Woods plays to win. You cannot counter that by playing not to lose. He knows when he has you. He can sense it. He stalks and seizes the moment of your mistakes.

The crowd is with him. The announcers on TV cover him with plaudits and adulation. They all do everything but leave the broadcast booth to kiss his...easy now...driver. Not from the car, from the golf bag. There is an expectation that he will win, you will lose. Get caught up in all that surrounds you when playing with him in the final group and you can kiss the winner's cup and check goodbye. O'Hair makes more than enough money annually to be comfortable, very much so by normal standards. Woods eclipses that, as he does with just about everyone else. The Tiger plays with only one thing in mind now. To win. Nice. It is like Angelina Jolie walking down the street and not having to worry about whether she will be noticed or not. She will be.

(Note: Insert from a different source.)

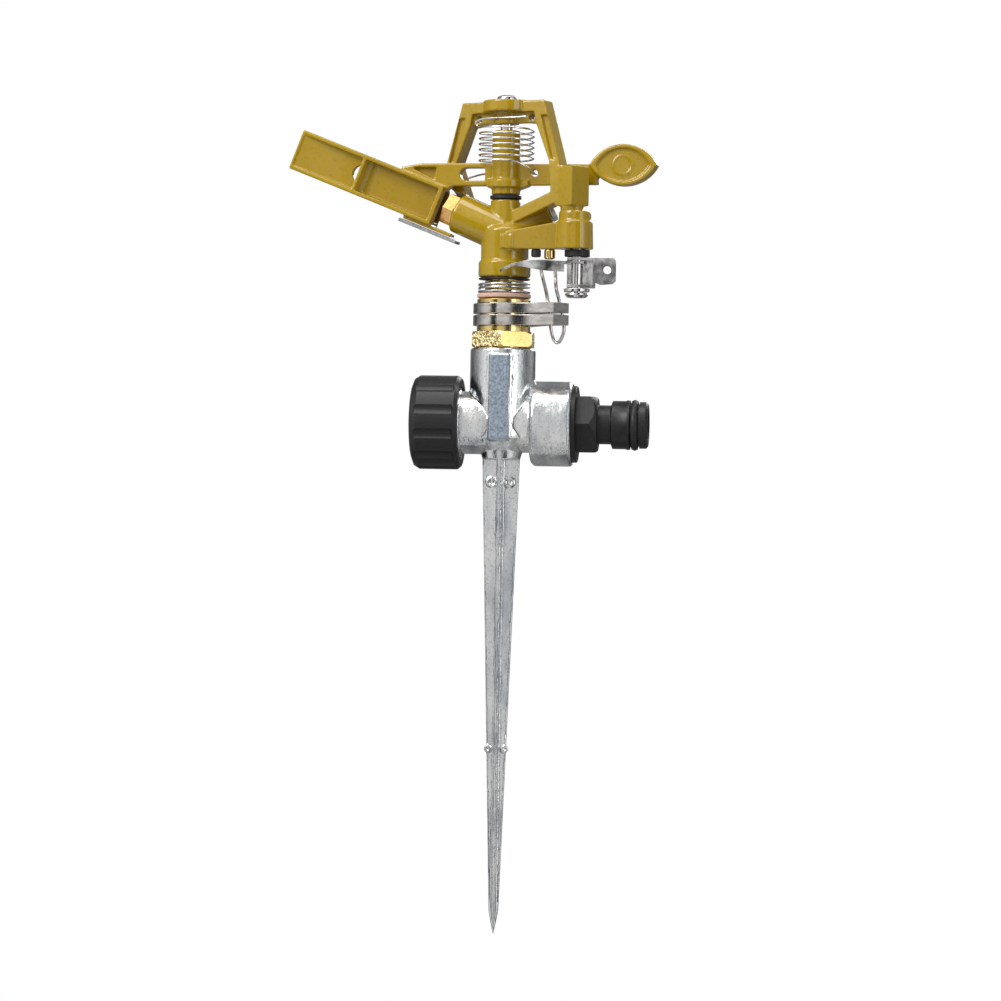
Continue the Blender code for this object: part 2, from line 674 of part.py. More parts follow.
def arm_spring(head):
    """Torsion spring round the hub; its top end lies across the bridge's two holes."""
    radius = 9.5
    coil = helix(radius, 104.2, 116.2, SPRING_TURNS, SPRING_START, 14)
    lead = smooth_path([coil[-1], (-9.9, -3.6, 117.1), (-10.3, -4.0, 118.5), (-6.0, -4.6, 119.4),
                        (6.0, -4.6, 119.4), (10.2, -4.2, 119.5)], 3)
    hook = [(-14.2, 1.9, 98.8), (-12.0, 2.4, 99.6), (-9.0, 4.4, 100.6), (-5.0, 6.4, 101.0),
            (0.0, 7.0, 101.0), (4.5, 6.5, 100.9), (8.8, 4.4, 100.6), (10.4, 1.9, 100.3),
            (10.4, -1.9, 100.4), (9.6, -3.9, 101.3), (7.2, -6.8, 102.9)]
    turned_by = Matrix.Rotation(math.radians(ARM_ANGLE - HEAD_ANGLE), 3, "Z")
    hook = smooth_path([turned_by @ Vector(p) for p in hook] + [Vector(coil[0])], 3)
    path = [tuple(p) for p in hook[:-1]] + coil + [tuple(p) for p in lead[1:]]
    piece("arm_spring", wire(path, 0.33), STEELY, head)


# ---------------------------------------------------------------- trip assembly

def trip_frame(obj, angle):
    """Turns a piece modelled round its own shaft and carries it to the trip's axis."""
    return shift(turn(obj, angle), x=TRIP_X, y=TRIP_Y)


def trip_piece(name, obj, look, trip):
    """A piece that turns with the trip: its origin is put on the shaft's axis."""
    return piece(name, shift(obj, x=-TRIP_X, y=-TRIP_Y), look, trip)


def trip_blade():
    """Long sheet-metal tongue that lies in front of the body and bends down at its tip."""
    side = [(-3.4, 69.1), (4.0, 69.15), (12.0, 69.5), (15.4, 69.4), (20.0, 68.7), (23.2, 67.8),
            (26.8, 65.9), (26.6, 65.1), (22.8, 66.9), (19.8, 67.8), (15.4, 68.5), (12.0, 68.6),
            (-3.4, 68.2)]
    sheet = upright([side], -4.0, 4.0)
    plan = flat([[(26.4, 1.1), (27.2, 0.0), (26.4, -1.1), (4.5, -3.1), (-2.4, -3.1),
                  (-3.5, 0.0), (-2.4, 3.1), (3.8, 3.1), (5.0, 2.2), (20.0, 2.2)]], 60.0, 72.0)
    sheet = combine(sheet, [plan], "INTERSECT")
    lip = [(4.4, 68.8), (14.5, 68.9), (20.0, 68.2), (23.0, 67.3), (19.0, 67.0), (14.0, 66.2),
           (10.0, 65.7), (4.4, 65.5)]
    sheet = union(sheet, upright([lip], 1.25, 2.15))
    return trip_frame(cut(sheet, rod(SHAFT_R + GAP, 60.0, 73.0, SMALL_ROUND)), 207.6)


def trip_clamp():
    """Folded bracket round the shaft, with a drilled lug that points away from the body."""
    flange = [(-3.4, -2.4), (-2.0, -3.2), (6.4, -3.2), (6.4, 4.6), (-3.4, 4.6)]
    lower = flat([flange], 60.2, 61.1)
    upper = flat([flange], 69.5, 70.4)
    back = box((-3.4, 3.7, 60.2), (6.4, 4.6, 70.4))
    cheek = box((5.5, -3.2, 60.2), (6.4, 4.6, 70.4))
    lug = upright([[(5.6, 62.0), (8.2, 61.0), (12.4, 61.4), (13.4, 62.4), (13.4, 69.4),
                    (12.6, 70.4), (5.6, 70.4)]], -3.2, -2.2)
    body = union(lower, upper, back, cheek, lug)
    hole = shift(turn(rod(1.4, -9.0, 9.0, 12), 90.0, "X"), x=10.4, z=66.2)
    return trip_frame(cut(body, rod(SHAFT_R + GAP, 58.0, 72.0, SMALL_ROUND), hole), 30.0)


def trip_wire():
    """Hairpin that hangs behind the collars' ears and is knocked across by them."""
    legs = [(16.7, -3.2, 67.6), (16.2, -2.4, 65.4), (15.4, 2.0, 60.1), (14.7, 4.9, 56.4),
            (15.3, 5.6, 50.5), (15.9, 5.6, 46.0), (17.0, 5.6, 42.6), (18.5, 5.6, 41.3),
            (20.0, 5.6, 42.6), (21.1, 5.6, 46.0), (20.4, 5.6, 50.5), (19.2, 4.9, 56.4),
            (19.7, 2.0, 60.1), (20.9, -1.0, 65.4), (21.0, -1.6, 67.6)]
    return wire([tuple(p) for p in smooth_path(legs, 3)], 0.6)


def trip_assembly(head, trip):
    shaft = turned([(0.0, 83.2), (SHAFT_R, 83.2), (SHAFT_R, 58.2), (3.9, 58.2), (4.1, 57.5),
                    (3.2, 56.6), (0.0, 56.4)], SMALL_ROUND)
    trip_piece("trip_shaft", shift(shaft, x=TRIP_X, y=TRIP_Y), STEELY, trip)
    washer = ring(SHAFT_R + GAP, 4.5, 58.6, 59.7, SMALL_ROUND)
    trip_piece("shaft_washer", shift(washer, x=TRIP_X, y=TRIP_Y), STEELY, trip)
    trip_piece("trip_clamp", trip_clamp(), STEELY, trip)
    trip_piece("trip_blade", trip_blade(), STEELY, trip)
    trip_piece("trip_wire", trip_wire(), STEELY, trip)
    bush = shift(ring(SHAFT_R + GAP, 4.4, 70.8, 73.1, SMALL_ROUND), x=TRIP_X, y=TRIP_Y)
    piece("shaft_bush", bush, RUBBER, head)
    post = shift(rod(1.9, 69.9, 73.1, SMALL_ROUND, 0.4), x=18.6, y=-1.1)
    piece("trip_post", post, BRASSY, head)
    bumper = shift(rod(1.7, 70.6, 73.1, SMALL_ROUND, 0.4), x=14.2, y=-2.9)
    piece("trip_bumper", bumper, RUBBER, head)


# ---------------------------------------------------------------- assembly

def main():
    head = pivot("head_axis", HEAD_ANGLE)
    arm = pivot("arm_axis", ARM_ANGLE)
    trip = pivot("trip_axis", 0.0, (TRIP_X, TRIP_Y, 0.0), head)
    gasket_axis = pivot("cap_gasket_axis", 0.0)
    cap_axis = pivot("cap_axis", 0.0, parent=gasket_axis)
    collar_axes = [pivot("collar_axis_" + name, COLLAR_ANGLE) for name in ("lower", "upper")]
    base_casting()
    hose_adapter()
    end_cap(gasket_axis, cap_axis)
    bearing_nipple()
    collars(collar_axes)
    bearing_stack(head)
    head_casting(head)
    head_fittings(head)
    impact_arm(arm)
    arm_fittings(arm)
    arm_spring(head)
    trip_assembly(head, trip)


main()
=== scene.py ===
"""Looks for the impact sprinkler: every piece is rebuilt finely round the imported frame.

Lengths inside the shape functions are millimetres; piece() turns them into metres and hangs
them on their CAD body. The castings are remeshed so that their inner and outer corners get the
small fillets of die-cast metal.
"""

import math

import bmesh
import bpy
from mathutils import Matrix, Vector

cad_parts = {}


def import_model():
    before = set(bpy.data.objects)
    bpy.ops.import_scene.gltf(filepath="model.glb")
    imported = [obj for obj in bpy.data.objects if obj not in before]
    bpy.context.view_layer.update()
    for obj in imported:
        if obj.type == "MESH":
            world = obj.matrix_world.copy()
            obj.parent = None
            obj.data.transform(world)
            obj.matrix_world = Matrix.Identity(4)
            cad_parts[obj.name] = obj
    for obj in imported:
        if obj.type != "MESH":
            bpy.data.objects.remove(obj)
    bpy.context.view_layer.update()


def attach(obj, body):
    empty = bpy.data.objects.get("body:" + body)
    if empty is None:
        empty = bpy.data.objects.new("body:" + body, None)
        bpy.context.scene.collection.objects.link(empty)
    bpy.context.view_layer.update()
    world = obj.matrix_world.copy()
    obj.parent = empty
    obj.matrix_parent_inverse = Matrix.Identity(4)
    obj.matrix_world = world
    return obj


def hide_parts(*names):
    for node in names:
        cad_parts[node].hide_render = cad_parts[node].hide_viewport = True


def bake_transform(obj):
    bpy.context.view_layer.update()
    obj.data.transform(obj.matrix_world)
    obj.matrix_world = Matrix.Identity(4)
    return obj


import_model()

MM = 0.001
GAP = 0.3
ROUND = 96              # sides of a large turned piece
SMALL_ROUND = 48        # sides of a small turned piece
COARSE_ROUND = 24       # sides of a turned part of a casting, which remesh() smooths
VANE_STEPS = 40
POCKET_STEPS = 24
STRAP_STEPS = 28
LENS_STEPS = 13
SPRING_STEPS = 48       # points in one turn of the arm's spring
TINY = 0.0001           # points closer than this are one point
SEAM = 0.0005           # the same, after a Boolean
THROUGH = 9.0           # half length of a tool that cuts right through a plate
WIRE_ROUNDNESS = 4
CAST_VOXEL = 0.3        # grain of a remeshed casting
BEVEL_ABOVE = 28.0      # edges sharper than this many degrees are rounded

# Bodies with their turn at rest about the vertical axis, in degrees
BASE = ("base", 0.0)
HEAD = ("head", -24.0)
ARM = ("arm", -7.0)
TRIP = ("trip", -24.0)
CAP = ("cap", 0.0)
CAP_GASKET = ("cap_gasket", 0.0)
COLLARS = (("collar_lower", -34.0), ("collar_upper", -34.0))

# Base casting and spike
PORT_Z = 13.0
SOCKET_R = 11.4
SOCKET_Z = (8.0, 39.2)
SPIKE_TIP_Z = -166.0
SPIKE_SHOULDER_Z = -157.5
SPIKE_HALF_WIDTH = (1.7, 6.6)
RIB_HALF = (0.7, 0.95)
BOSS_R = 14.8
BOSS_X = (10.5, 25.1)
STUB_R = 10.95
CAP_THREAD_R = 12.0
WATERWAY_R = 6.0
PAD_HALF_WIDTH = 3.45
PAD_FRONT = -12.1
PAD_Z = (6.9, 36.7)
MARK_SIZES = ((-7.6, 1.85), (-100.8, 1.3))      # height and radius of the spike's ring marks
MARK_X = 3.0

# Hose adapter and end cap
ADAPTER_BORE_R = 5.2
ADAPTER_X = (13.9, 51.3)
CAP_R = 16.4
CAP_X = (-31.2, -14.2)
CAP_FLUTES = 12
FLUTE_R = 2.65

# Bearing stack, heights on the vertical axis
HEX_ACROSS_FLATS = 21.0
NIPPLE_HEX_Z = (39.5, 44.8)
NIPPLE_HEX_ANGLE = 31.5
COLLAR_Z = ((46.9, 50.5), (51.1, 54.6))
EAR_REACH = 25.8
EAR_HALF = 4.3
EAR_SLOT_REACH = 20.8
EAR_SLOT_HALF = 1.3
FIBRE_WASHER_Z = (56.7, 58.2)
STEEL_WASHER_Z = (58.5, 59.2)
BEARING_SPRING_Z = (60.0, 62.3)
BEARING_SPRING_R = 8.75
BEARING_SPRING_TURNS = 1.9
BEARING_SPRING_START = 200.0    # bearing of its lower end, in degrees
BEARING_WIRE_R = 0.42
SEAL_WASHER_Z = (63.1, 63.6)
SLEEVE_SEAL_Z = (32.6, 34.1)
SLEEVE_HEX_Z = (57.1, 62.8)
BORE_R = 3.2

# Head casting
BODY_R = 8.3
SKIRT_R = 9.1
NECK_R = 5.2
BARREL_R = 7.0
BARREL_AXIS_Z = 79.1
BARREL_RISE = 23.6
BARREL_LENGTH = 19.0
BARREL_TURN = 13.0      # the jet leaves just behind the arm's middle plane
PLUG_TILT = 62.0        # the rear plug's boss, from the vertical
PLUG_TURN = 34.0
PLUG_Z = 78.5
BRIDGE_HALF_DEPTH = 3.1
BRIDGE_TOP_Z = 125.3
BRIDGE_INNER_Z = 117.6
RECESS_TOP_Z = 121.4
SPRING_HOLE = (10.6, 119.5)
PIN_R = 2.2
BRACKET_Z = 73.4        # underside of the trip's bracket
BRACKET_TURN = 22.2
BRACKET_LENGTH = 24.0
BLOCK_TURN = -20.0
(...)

Tiger Woods will win. Not hindsight and he will not win them all. The choice is to either beat him or advantage his errors and miscues. He does make and suffer from them.

Winning the Arnold Palmer Invitational again was not written in the stars, or on the wind. It was not inevitable. It never should have happened the way O'Hair started out the first three days. He had every opportunity to widen his lead, to play smarter and not take chances, to display an air of confidence during the final round, not one of hesitancy. He was five strokes ahead on Sunday. Like a horse race, if the leader does not see any posterior in front of him, just keep running. If there was no name above yours on the leader board, do not look back. Just push the game forward. The youngster could not do that.

I do not accept his commentaries and denials. The $1.08 million dollar check was O'Hair's to present to Jackie, now pregnant with their third child, although second place did not have "poverty-stricken" written on the bottom of that check. A win with The Masters just ahead, skipping the Shell Houston Open, would have been a nice springboard into Augusta. Can O'Hair be in contention there, to take his game to the next level? That would be a major step forward.

So would considering replacing his caddy. Club selection at critical times by Paul Tesori bordered on the incredulous. Maybe it is time to ask Steve Lucas, his father-in-law, to reconsider turning the bag over in recent months. And speaking of Lucas, the comments by Johnny Miller about O'Hair and his father displayed a level of broadcast banality and absence of facts not normally heard from network golf analysts. O'Hair's father was insensitive, uncaring, apathetic and dispassionate. Jackie, Steve and Kathy (Steve's wife) are the best thing that ever happened to O'Hair.

Yes, he is now ranked 28th in the world and one cannot look upon that and deride it, nor deny that it is a heck of an accomplishment. But, like someone earning $250,000 annually, that is not so impressive if it has been determined that he ought to be earning twice as much. Sean O'Hair should be ranked higher, should win more tournaments, should be able to look in the mirror and know how good he is, how much better he can be. The endorsements, the money from them, the ranking, and the checks for all the non-first place finishes are not enough. It is time to play aggressively, to change his caddy once again and to prepare with a different attitude and approach.

You do not make a rookie mistake on 10, you do not repeat that (coming up short again) on the 16th at Bay Hill - wrong club and not hindsight. You do not come in with a three over par 73. You do not come up short on your putt on the 18th green. This was the fourth time that he was unable to hold a 54- hole lead on the PGA Tour.

Woods knows he can win, will win. Others think that they can and therein lies the difference.

Sean O'Hair is a hell of a golfer. There is no denying that. However, it is not enough. You cannot be the great actor that never won an Oscar; no less ever got a nomination. Tiger's following resembles Arnie's Army of years past, with fans standing five deep. You deal with it. You ignore it. You play within yourself and not to keep Woods from taking the lead you have guarded for three days. When Tiger's eyes say, "I'm coming for you" and he sees "Oh s--t!" in yours, it won't be long before he is the one pumping his fist in the air, not you.

Sean, you can do it. The talent is there, some of it yet to be unveiled. The mental attitude and approach to the competition needs working. A new caddy might be part of the answer. Separating the daring from the conservative and evaluating both is a major factor. Believing that Tiger can be had...albeit not that often...is a fact of life. Going to Augusta with "win" as the goal would be a nice start.

Keep this in mind and think how sweet it can be. Will Tiger step aside and make it any easier? You gotta be kidding!